Exercise task:
Output the lines below exactly, please, from the first line until the line with "from +X to +Z.", counting both.

::::::::

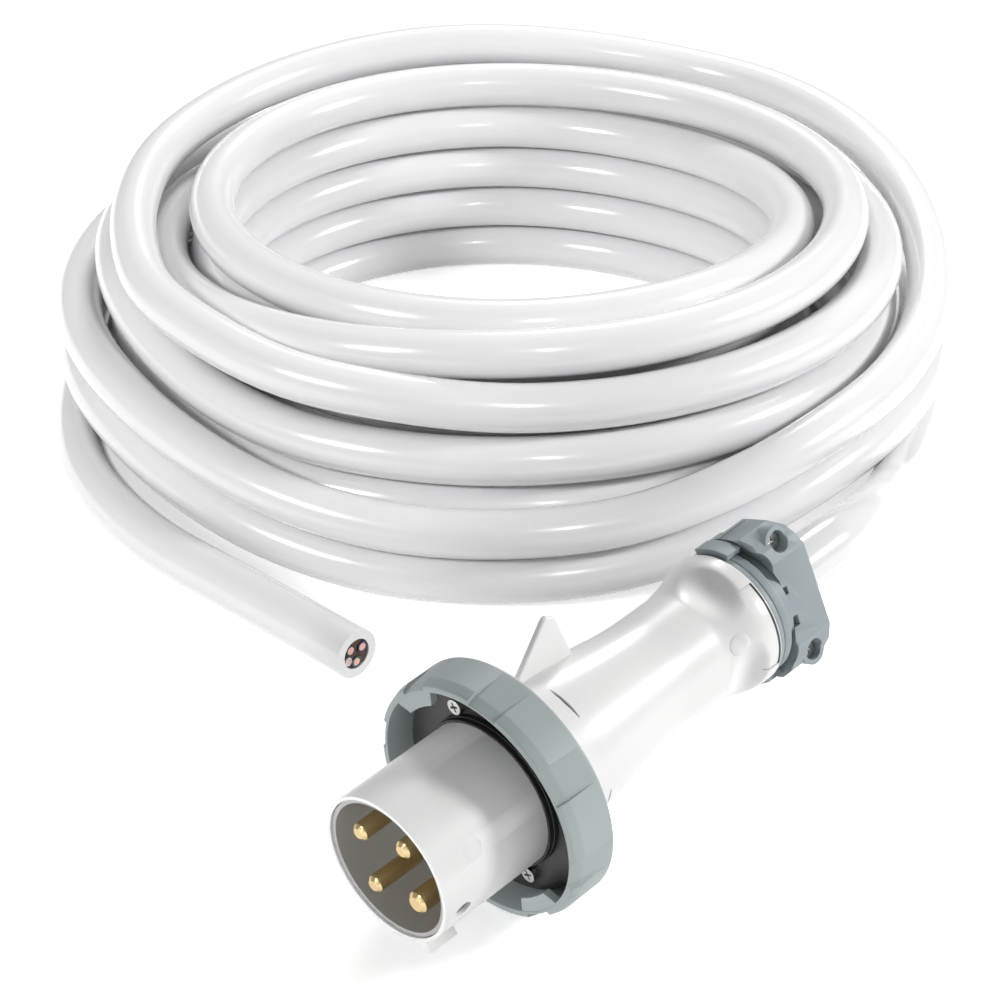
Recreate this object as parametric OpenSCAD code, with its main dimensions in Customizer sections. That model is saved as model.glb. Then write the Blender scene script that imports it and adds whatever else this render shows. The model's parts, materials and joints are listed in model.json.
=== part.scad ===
// Shore power cord: a locking four-pin plug on a heavy cable, the cable wound in a coil, with a cut end.
// Millimetres, +Z up. The plug's axis runs along +Y, its pins towards -Y, its cable end raised by tilt.
// Inside the plug, "a" is the distance back from the sleeve's front rim and "psi" the angle from +X to +Z.

/* [Cable] */
// Outside diameter of the cable jacket
cable_d = 25; // [20:0.5:28]
// Radius of an insulated line core
core_r = 3.1; // [2.6:0.1:3.4]
// Radius of a line core's copper
copper_r = 2.2; // [1.4:0.1:2.4]
// Radius of the insulated earth core
earth_core_r = 2.1; // [1.8:0.1:2.4]
// Radius of the earth core's copper
earth_copper_r = 1.5; // [1:0.1:1.7]
// Length of the stretch at the cut end where the cores are modelled
cut_len = 30; // [15:1:60]

/* [Coil] */
// Centreline radius of the coil's outer column of loops
coil_outer_r = 235; // [225:1:250]
// Gap left between loops that lie on each other
loop_gap = 0.75; // [0.5:0.05:2]

/* [Sleeve] */
// Outside radius of the pin sleeve
sleeve_r = 34.3; // [33:0.1:36]
// Wall of the pin sleeve
sleeve_wall = 1.6; // [1:0.1:3]
// Length of the sleeve in front of its root flange
sleeve_len = 66; // [60:0.5:80]
// Gap between the sleeve's root flange and the locking ring's wall
flange_gap = 3; // [1.5:0.5:5]
// Thickness of the sleeve's root flange
flange_t = 4; // [2.5:0.5:6]
// Width of the key rib on the sleeve
key_w = 6; // [3:0.5:9]
// Height of the key rib above the sleeve
key_h = 5.5; // [1:0.5:7]
// Length of the key rib
key_len = 15; // [8:1:30]

/* [Contacts] */
// Radius of the circle that the pins stand on
pin_circle_r = 18.5; // [17:0.5:20]
// Radius of a line pin
line_pin_r = 4; // [3:0.1:5]
// Radius of the earth pin
earth_pin_r = 5; // [3.5:0.1:6]
// Depth of the pin tips behind the sleeve's rim
pin_tip_a = 0.5; // [0:0.5:10]
// Chamfer on each pin tip
pin_chamfer = 1.5; // [0.4:0.1:2]
// Step from a pin out to the stem that holds it in the carrier
pin_stem = 0.8; // [0.3:0.1:1]
// Depth of the carrier's front rim behind the sleeve's rim
carrier_rim_a = 1; // [1:0.5:10]
// Wall of the contact carrier's cup
carrier_wall = 2; // [1.2:0.1:3]
// Depth of the floor of the cup behind the sleeve's rim
carrier_floor_a = 47; // [40:1:55]
// Thickness of the plate behind the carrier
retainer_t = 3; // [2:0.5:5]
// Length of a terminal barrel
barrel_len = 20; // [14:1:26]
// Wall of a terminal barrel around its bore
barrel_wall = 2.6; // [1.6:0.1:3]
// Radius of a terminal screw
terminal_screw_r = 2; // [1.5:0.1:2.5]

/* [Locking ring] */
// Outside radius of the locking ring
ring_r = 57; // [55:0.5:62]
// Wall of the locking ring
ring_wall = 4.5; // [3:0.1:5]
// Length of the locking ring
ring_len = 23; // [18:0.5:26]
// How much slimmer the locking ring is at its front edge
ring_draft = 1.4; // [0.5:0.1:2]
// Thickness of the ring's rear lip
lip_t = 4.7; // [3:0.1:6]
// Step from the flange down to the hub that the ring's lip turns on
hub_step = 5; // [3:0.5:7]
// Number of recessed grips around the ring
panel_count = 8; // [4:1:12]
// Width of each recessed grip in degrees
panel_deg = 16.5; // [8:0.5:25]
// Depth of each recessed grip at its front end
panel_depth = 1.6; // [0.3:0.1:2.5]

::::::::

Completed task:
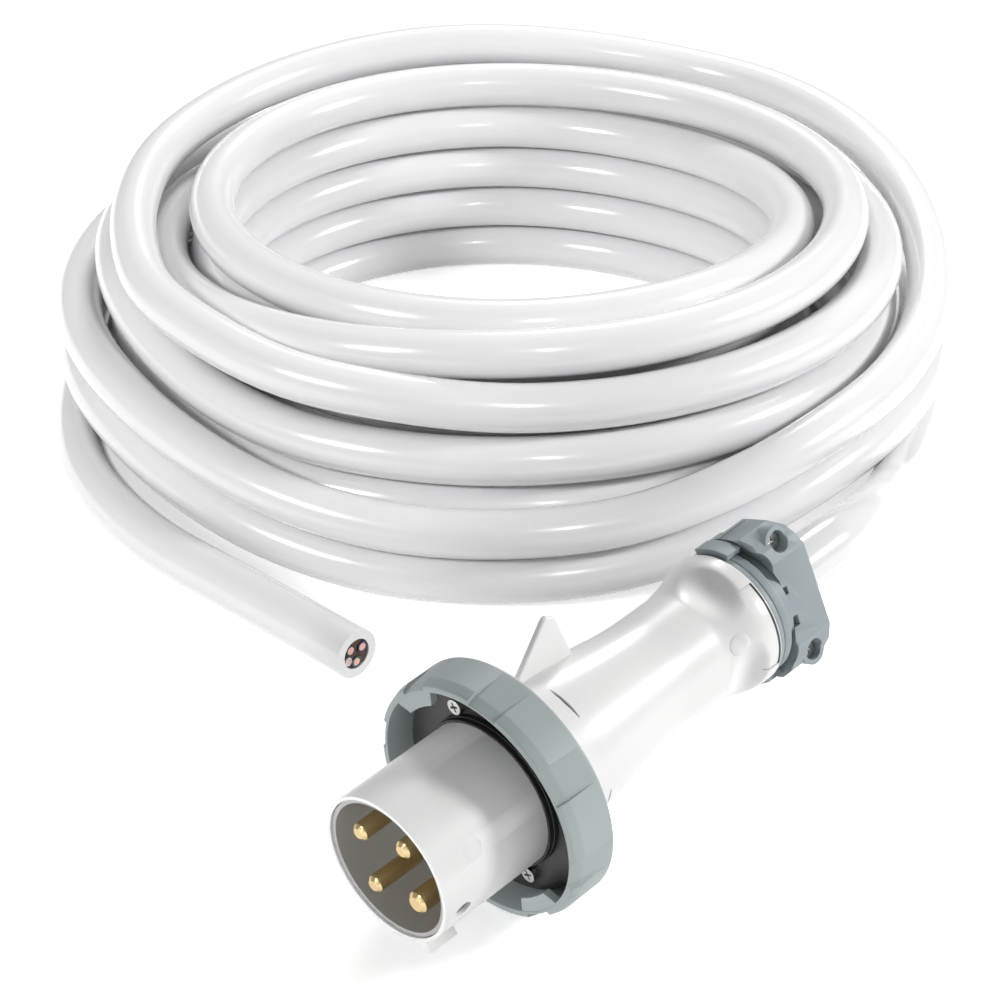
Recreate this object as parametric OpenSCAD code, with its main dimensions in Customizer sections. That model is saved as model.glb. Then write the Blender scene script that imports it and adds whatever else this render shows. The model's parts, materials and joints are listed in model.json.
=== part.scad ===
// Shore power cord: a locking four-pin plug on a heavy cable, the cable wound in a coil, with a cut end.
// Millimetres, +Z up. The plug's axis runs along +Y, its pins towards -Y, its cable end raised by tilt.
// Inside the plug, "a" is the distance back from the sleeve's front rim and "psi" the angle from +X to +Z.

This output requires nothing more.